Serious ructions loom over the “main” couch.
In just over a week, On The Couch will be mothballed, and the human element will try to take up permanent station in the middle.
There will be no more canine lounging all day, every day, watching the human earn their living ‒ retirement beckons.
It’s a Very Weird Time. Trepidation and excitement vie for ascendancy as we do the sums and try to plot the way ahead. As daunting as that is for someone with chronic dyscalculia, there is a larger challenge ahead ‒ changing 40-odd years of ingrained behaviours.
It’s more than a habit: work has driven just about every decision and action for decades. Now it’s time to undo it all.
As usual, the couch scientific research council has dug deep and found that “habit” breaking is obviously something of a thing. Professor Google has more than 81 million suggestions, none of which I found terribly helpful (although I confess to only reading about eight).
Mostly, I was interested in how long I would suffer the mental challenge of dismissing thoughts and ideas about stories, columns or pictures, of mulling how we could make a better, brighter newspaper.
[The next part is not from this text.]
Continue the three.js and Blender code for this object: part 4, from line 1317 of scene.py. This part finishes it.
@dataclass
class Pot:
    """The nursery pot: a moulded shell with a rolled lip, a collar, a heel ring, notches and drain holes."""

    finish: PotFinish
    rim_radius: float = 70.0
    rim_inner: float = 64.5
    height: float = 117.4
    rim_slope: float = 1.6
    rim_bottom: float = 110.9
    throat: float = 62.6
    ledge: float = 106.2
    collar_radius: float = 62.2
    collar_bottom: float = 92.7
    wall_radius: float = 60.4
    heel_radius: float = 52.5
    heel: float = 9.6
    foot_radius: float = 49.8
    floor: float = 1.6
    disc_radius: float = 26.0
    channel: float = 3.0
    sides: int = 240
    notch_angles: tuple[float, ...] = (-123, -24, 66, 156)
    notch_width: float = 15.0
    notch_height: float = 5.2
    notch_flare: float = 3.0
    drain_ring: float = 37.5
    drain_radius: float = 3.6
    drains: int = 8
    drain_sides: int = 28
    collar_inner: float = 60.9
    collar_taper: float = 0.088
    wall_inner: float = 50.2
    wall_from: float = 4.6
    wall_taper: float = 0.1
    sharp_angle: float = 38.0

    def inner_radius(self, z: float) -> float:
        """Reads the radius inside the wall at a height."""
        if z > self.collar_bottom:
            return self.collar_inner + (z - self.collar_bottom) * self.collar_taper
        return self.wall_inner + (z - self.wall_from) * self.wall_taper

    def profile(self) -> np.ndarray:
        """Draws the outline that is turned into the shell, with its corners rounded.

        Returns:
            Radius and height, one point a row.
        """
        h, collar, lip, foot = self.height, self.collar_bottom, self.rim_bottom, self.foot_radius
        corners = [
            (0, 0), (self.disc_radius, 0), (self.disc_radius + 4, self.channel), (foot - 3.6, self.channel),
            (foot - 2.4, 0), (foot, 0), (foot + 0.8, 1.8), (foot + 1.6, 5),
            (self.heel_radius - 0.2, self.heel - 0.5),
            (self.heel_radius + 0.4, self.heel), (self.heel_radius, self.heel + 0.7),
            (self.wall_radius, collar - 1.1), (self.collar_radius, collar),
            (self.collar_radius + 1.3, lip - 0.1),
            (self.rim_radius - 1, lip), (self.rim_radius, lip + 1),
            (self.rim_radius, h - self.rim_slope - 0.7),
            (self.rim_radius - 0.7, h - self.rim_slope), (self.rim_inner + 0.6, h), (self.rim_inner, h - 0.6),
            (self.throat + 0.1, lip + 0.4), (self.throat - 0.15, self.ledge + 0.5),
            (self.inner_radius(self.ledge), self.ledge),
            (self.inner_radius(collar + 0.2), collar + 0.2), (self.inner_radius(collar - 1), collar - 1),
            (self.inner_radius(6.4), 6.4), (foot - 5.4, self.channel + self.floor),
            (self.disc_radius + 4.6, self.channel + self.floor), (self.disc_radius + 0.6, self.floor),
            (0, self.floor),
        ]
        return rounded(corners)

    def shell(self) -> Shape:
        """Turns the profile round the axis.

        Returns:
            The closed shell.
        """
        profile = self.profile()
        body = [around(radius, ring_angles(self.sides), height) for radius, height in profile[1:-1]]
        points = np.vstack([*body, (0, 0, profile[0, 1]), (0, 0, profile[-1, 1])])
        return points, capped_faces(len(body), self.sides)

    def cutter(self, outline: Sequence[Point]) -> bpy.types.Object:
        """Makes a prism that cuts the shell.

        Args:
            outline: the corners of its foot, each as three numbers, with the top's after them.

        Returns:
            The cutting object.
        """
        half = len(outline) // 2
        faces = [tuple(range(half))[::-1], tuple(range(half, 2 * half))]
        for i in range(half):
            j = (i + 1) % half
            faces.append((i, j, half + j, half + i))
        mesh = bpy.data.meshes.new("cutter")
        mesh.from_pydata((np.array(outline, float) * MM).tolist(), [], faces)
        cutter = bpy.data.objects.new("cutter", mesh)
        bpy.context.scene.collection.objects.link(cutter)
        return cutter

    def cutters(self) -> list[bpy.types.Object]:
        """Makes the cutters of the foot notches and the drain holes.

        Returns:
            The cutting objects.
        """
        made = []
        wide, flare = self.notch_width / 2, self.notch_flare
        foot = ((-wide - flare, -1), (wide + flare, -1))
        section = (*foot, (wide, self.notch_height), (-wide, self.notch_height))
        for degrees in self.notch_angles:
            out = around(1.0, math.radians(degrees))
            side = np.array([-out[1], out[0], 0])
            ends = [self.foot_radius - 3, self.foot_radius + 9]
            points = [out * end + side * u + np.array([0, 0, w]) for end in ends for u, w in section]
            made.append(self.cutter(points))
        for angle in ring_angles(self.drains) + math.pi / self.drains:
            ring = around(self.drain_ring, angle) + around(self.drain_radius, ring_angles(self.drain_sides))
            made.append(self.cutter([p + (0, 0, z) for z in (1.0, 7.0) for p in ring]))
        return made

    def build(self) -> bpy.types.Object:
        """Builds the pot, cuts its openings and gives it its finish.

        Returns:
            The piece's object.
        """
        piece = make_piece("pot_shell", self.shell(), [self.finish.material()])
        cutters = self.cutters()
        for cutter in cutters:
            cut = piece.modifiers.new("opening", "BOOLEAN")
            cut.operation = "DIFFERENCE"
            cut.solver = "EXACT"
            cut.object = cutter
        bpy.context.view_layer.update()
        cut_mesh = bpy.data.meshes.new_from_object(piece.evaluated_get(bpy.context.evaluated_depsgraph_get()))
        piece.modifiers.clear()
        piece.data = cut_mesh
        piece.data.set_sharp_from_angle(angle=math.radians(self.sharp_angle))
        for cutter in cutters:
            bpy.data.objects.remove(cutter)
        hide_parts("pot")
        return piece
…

Of trying to come up with ways to help teams to be fulfilled, happy and find their best selves. Or worrying about people going through tough times. Or how I could do my work better.
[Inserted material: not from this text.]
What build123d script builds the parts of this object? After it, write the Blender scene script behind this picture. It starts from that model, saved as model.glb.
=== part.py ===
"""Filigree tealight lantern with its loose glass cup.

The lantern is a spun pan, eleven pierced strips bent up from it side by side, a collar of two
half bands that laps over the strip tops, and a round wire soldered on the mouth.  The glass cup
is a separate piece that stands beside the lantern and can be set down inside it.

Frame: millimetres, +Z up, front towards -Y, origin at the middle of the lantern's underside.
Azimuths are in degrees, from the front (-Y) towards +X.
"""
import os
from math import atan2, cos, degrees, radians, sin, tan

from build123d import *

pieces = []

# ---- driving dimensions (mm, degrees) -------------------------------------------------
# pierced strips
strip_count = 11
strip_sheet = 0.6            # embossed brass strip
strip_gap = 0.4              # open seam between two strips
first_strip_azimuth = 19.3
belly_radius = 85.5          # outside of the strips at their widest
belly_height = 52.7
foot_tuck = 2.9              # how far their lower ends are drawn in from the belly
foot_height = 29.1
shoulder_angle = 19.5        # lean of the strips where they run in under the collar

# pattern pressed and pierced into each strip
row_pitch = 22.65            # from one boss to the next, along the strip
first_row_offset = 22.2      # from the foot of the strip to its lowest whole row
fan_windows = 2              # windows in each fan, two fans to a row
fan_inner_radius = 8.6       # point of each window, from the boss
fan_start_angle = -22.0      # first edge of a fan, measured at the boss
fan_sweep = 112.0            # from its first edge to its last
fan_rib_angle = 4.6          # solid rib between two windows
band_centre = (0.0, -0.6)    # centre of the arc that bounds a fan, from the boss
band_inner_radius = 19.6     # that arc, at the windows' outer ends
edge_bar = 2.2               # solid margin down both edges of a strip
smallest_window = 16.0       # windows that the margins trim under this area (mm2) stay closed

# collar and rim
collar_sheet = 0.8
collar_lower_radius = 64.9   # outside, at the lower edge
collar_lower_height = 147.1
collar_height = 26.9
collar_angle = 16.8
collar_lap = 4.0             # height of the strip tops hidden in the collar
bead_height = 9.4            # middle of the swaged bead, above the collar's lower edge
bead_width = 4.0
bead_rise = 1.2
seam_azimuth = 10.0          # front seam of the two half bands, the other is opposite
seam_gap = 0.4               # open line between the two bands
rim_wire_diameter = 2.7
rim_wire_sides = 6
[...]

It’s also time to tie myself loose from every social media thing I would never have signed up for in the first place if it wasn’t a work requirement ‒ this is going to be a celebration, but only once I decipher how to actually close an account. These clever mega-tech companies make it easy to sign up but super seriously difficult to shut down. Even gmails from a bloody tenacious florist and a couple of others. Since the retirement decision was made, I have unsubscribed to billions (sorta) of emails, yet some return over and over. I am wallowing in a sense of joy and anticipation of being freed from these invasive technologies.
But back to habits: it apparently takes between 18 to 254 days to break a habit and form a new one, which explains why my cigarette habit was only broken when I replaced it with a (and I don't care what anyone says) healthier “device” to feed my nicotine addiction. The satisfying smoke without the permanent wheeze and bronchitis. Only ex-smokers will know how long a day can be when you’re trying to quit, and a month seems like an eternity.
There are also theories that tackling an enormous task is best done bite-by-bite or step-by-step, so that is what we plan to do.
I will consider the first month a normal leave period. Alarms off, clocks un-batteried, and phone muted. After years spent struggling to find a digital bedside clock so I could tell if insomnia had struck at 1am or 4.30am and deciding whether to just get up then or try to go back to sleep, I unplugged it this week as a first step. In a week’s time, the phone will only be there for emergencies.
The terribly messy world can get on with things as the couch family butts butts to get that centre spot. Poverty for peace is a fair trade.